With no safe haven, more than 1,200 Syrian refugees pour into Lebanon daily.
Most of them are mothers and children with no idea where they will live. Because Lebanon does not have any refugee camps, the government is concerned that could create a long-term crisis.
One family of 20 from Homs had waited all day to cross at the Syrian-Lebanon border.
One woman said they would stay in Lebanon as long as the situation was bad in Syria.
“We have nothing. We will live with what we can,” she said. “I think we will build a tent and live there.”
The parents’ only worry: keeping their children safe no matter where they ended up.
In Lebanon’s Bekaa Valley, families lived anywhere they could.
Aid workers from Save the Children told ABC News about refugees living in an abandoned prison.
At the former jail, a woman who spoke English told ABC News that five people lived in one cell.
“Very cold!” she said.
She said that she’d been an English teacher in Damascus; her husband, a banker. Their beautiful home was destroyed in Syria and now she lives in a small cell.
The former prison is now home to more than 60 children. There are bars on the windows and bare cement floors — stark reminders that they are no longer home.
Hamid, 10, saw his neighborhood bombed by President Bashar Assad’s forces. Dead bodies littered the streets.
“I want to see my dad,” he told ABC News.
Another little girl noded when asked whether she missed her father as well.
It has been months since these children have seen their dads.
More than half of the refugees in this crisis are children, according to the United Nations. Many of them have been out of school for nearly two years.
Programs like Save the Children have stepped in to fill some of the need. Save the Children told ABC News that $20 could purchase an entire student kit including pencils, paper and a backpack — everything they need for a school that the organization has set up nearby.
“We are teaching them the basics so they don’t fall behind,” one teacher said.
Funding is limited and only 550 children are able to receive services here. Thousands still wait.
A little more than that could buy a child clothes and shoes.
When night falls, the families struggle to stay warm in the dark. It is so cold that families have to cook inside their tents.
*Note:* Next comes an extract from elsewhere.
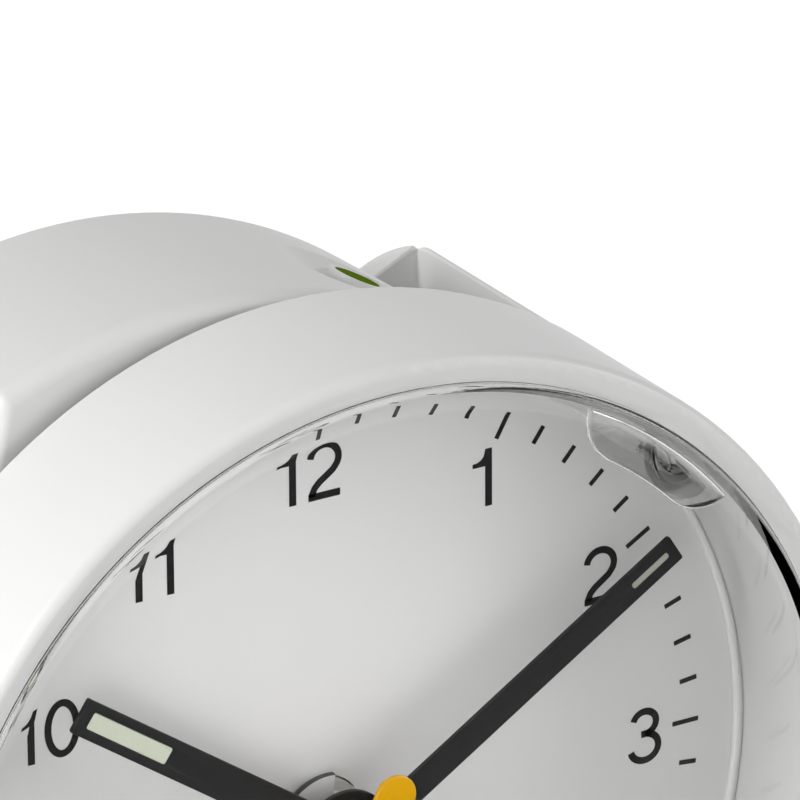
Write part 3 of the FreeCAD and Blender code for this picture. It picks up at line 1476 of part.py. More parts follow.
def write_parts():
    """Check every object and every shape, then write one STEP file for each piece."""
    doc.recompute()
    failed = [item.Label for item in doc.Objects if {"Invalid", "Error"} & set(item.State)]
    if failed:
        raise RuntimeError("objects failed: " + ", ".join(failed))
    pieces = [item for item in doc.Objects if item.TypeId in PIECES]
    for piece in pieces:
        if piece.Shape.isNull() or not piece.Shape.isValid() or not piece.Shape.Solids:
            raise RuntimeError("shape is null, open or not valid: " + piece.Label)
    os.makedirs("parts", exist_ok=True)
    for piece in pieces:
        piece.Shape.exportStep(f"parts/{piece.Label}.step")
        box_of = piece.Shape.optimalBoundingBox(False)
        print(f"{piece.Label}: {len(piece.Shape.Solids)} solid, {piece.Shape.Volume:.1f} mm3, "
              f"z {box_of.ZMin:.2f} to {box_of.ZMax:.2f}")


build()
write_parts()
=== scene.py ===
import json
import math

import bmesh
import bpy
from mathutils import Matrix, Vector


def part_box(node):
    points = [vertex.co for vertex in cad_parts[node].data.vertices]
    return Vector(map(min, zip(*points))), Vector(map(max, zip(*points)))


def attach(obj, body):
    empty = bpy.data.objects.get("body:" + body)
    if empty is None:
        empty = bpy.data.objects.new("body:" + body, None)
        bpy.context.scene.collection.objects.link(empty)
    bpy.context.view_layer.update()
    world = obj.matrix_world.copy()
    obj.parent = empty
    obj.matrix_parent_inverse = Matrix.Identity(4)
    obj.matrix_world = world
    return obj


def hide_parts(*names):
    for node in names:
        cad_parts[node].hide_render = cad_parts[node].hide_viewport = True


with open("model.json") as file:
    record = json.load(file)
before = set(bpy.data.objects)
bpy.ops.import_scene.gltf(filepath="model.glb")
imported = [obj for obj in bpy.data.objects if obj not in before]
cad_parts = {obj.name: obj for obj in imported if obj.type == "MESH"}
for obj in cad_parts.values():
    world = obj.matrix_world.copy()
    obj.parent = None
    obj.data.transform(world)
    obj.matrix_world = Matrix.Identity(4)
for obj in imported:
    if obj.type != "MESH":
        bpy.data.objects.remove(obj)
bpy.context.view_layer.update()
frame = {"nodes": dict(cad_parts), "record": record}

# A round quartz alarm clock, 68 mm across, with a rocker on top that switches the alarm.
# X runs to the right, Y to the back and Z up.
# Pieces are drawn in millimetres in the dial's frame: x to the right, y up, z out of the dial towards the
# reader. DIAL places them in metres. Levels behind the dial are negative.
MM = 0.001
RING_RADIUS = 33.8
DIAL_HEIGHT = RING_RADIUS + 1.6
DIAL_Y = -8.9
DIAL = (
    Matrix.Translation((0, DIAL_Y * MM, DIAL_HEIGHT * MM))
    @ Matrix.Rotation(math.radians(90), 4, "X")
    @ Matrix.Scale(MM, 4)
)
DIAL_RADIUS, DIAL_THICKNESS, DIAL_BORE = 31.15, 0.8, 3.0
# The print stands a fifth of a millimetre off the dial's centre.
PRINT_RADIUS = 28.03
PRINT_LEVEL = 0.02
PRINT_SHIFT = (-0.19, 0.14)
DRUM_DEPTH = 24.4
# Clockwise angles from twelve o'clock
HOUR_TIME, MINUTE_TIME, SECOND_TIME, ALARM_TIME = 304.8, 58.1, 205.0, 210.0
# Levels of the hands' backs, and their sizes
HAND_THICKNESS = 0.35
ALARM_LEVEL, HOUR_LEVEL, MINUTE_LEVEL, SECOND_LEVEL = 0.7, 2.85, 3.9, 6.0
HOUR_HAND = {"long": 22.65, "wide": 2.35, "hub": 3.2, "bore": 1.45, "slot": (15.2, 21.8, 1.14),
             "lume": "lume"}
MINUTE_HAND = {"long": 27.55, "wide": 1.92, "hub": 2.4, "bore": 0.9, "slot": (23.8, 26.85, 0.46),
               "lume": "thin_lume"}
# The crystal's faces
CRYSTAL_BACK, CRYSTAL_FRONT = 8.9, 10.1
# The lip round the dial, and how far the ring's front face leans in
LIP_WIDTH, LIP_HEIGHT = 0.75, 0.45
BEZEL_LEAN = 0.35
# The clear lugs, and the back's knobs, battery door and screws
LUG_CIRCLE = 31.8
LUG_RADIUS = 3.38
LUG_ANGLES = (33.2, 45.0)
KNOB_UP, KNOB_GAP = 4.0, 0.2
KNOB_RADIUS, KNOB_HEIGHT = 5.0, 3.3
DOOR_HALF_WIDE, DOOR_HALF_TALL, DOOR_THICKNESS, CELL_BELOW = 24.15, 6.05, 1.15, 10.0
SCREW_CIRCLE = 28.9
SCREW_ANGLES = (22.4, 157.6, -61.0, -119.0)


def turned(degrees):
    """A turn about the dial's axis, clockwise as the reader sees it."""
    return Matrix.Rotation(-math.radians(degrees), 4, "Z")


def on_circle(radius, degrees):
    """A place on the dial at a radius and a clockwise angle from twelve o'clock."""
    angle = math.radians(degrees)
    return radius * math.sin(angle), radius * math.cos(angle)


# Nodes and materials
def linear(hex_code):
    """An sRGB hex colour as linear RGBA."""
    parts = [int(hex_code[i:i + 2], 16) / 255 for i in (0, 2, 4)]
    return [p / 12.92 if p <= 0.04045 else ((p + 0.055) / 1.055) ** 2.4 for p in parts] + [1.0]


def add(tree, kind, inputs=None, **settings):
    """Add a node with its settings, then set or link its inputs by name or number."""
    made = tree.nodes.new(kind)
    for name, value in settings.items():
        setattr(made, name, value)
    for name, value in (inputs or {}).items():
        if isinstance(value, bpy.types.NodeSocket):
            tree.links.new(value, made.inputs[name])
        else:
            made.inputs[name].default_value = value
    return made


def blank(name):
    """A new material and its tree, with only the output in it."""
    material = bpy.data.materials.new(name)
    material.use_nodes = True
    tree = material.node_tree
    tree.nodes.clear()
    return material, tree, tree.nodes.new("ShaderNodeOutputMaterial")


def grain(tree, size_mm, detail=2.0, stretch=(1, 1, 1)):
    """Noise whose grains are about size_mm across, fixed to the piece."""
    place = add(tree, "ShaderNodeTexCoord")
    fitted = add(tree, "ShaderNodeMapping", {"Vector": place.outputs["Object"], "Scale": stretch})
    return add(tree, "ShaderNodeTexNoise", {
        "Vector": fitted.outputs["Vector"],
        "Scale": 1 / (size_mm * MM),
        "Detail": detail,
        "Roughness": 0.55,
    })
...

Two days ago, 17 of the tents burned to the ground. The families lost everything: clothes, food, blankets, pictures, all of their documents.
“Yes, everything,” one man said. “I can’t even provide for my children. … I can’t even buy them a toy if I want. I have nothing to offer them.”
The nights are long and with limited electricity, the families must turn in early. Many of the children are sick. They cough as they go to bed. In the morning, the coughing only gets worse.
Many suffer from respiratory infections and are struggling because of the smoke from the stoves, their thin clothing and sandals despite the freezing temperatures.
There is a real need for more food and fuel for cooking andwarmer clothing including shoes.
Everyone told ABC News that they missed their homes, their families and their ways of life. They are without money and cannot afford phones.
In the former prison, ABC News lent the mothers cell phones so they could call their families in Syria. It had been months since they’d spoken with their relatives.
The sound of “Hello” over the phone line and the smiles that followed said everything.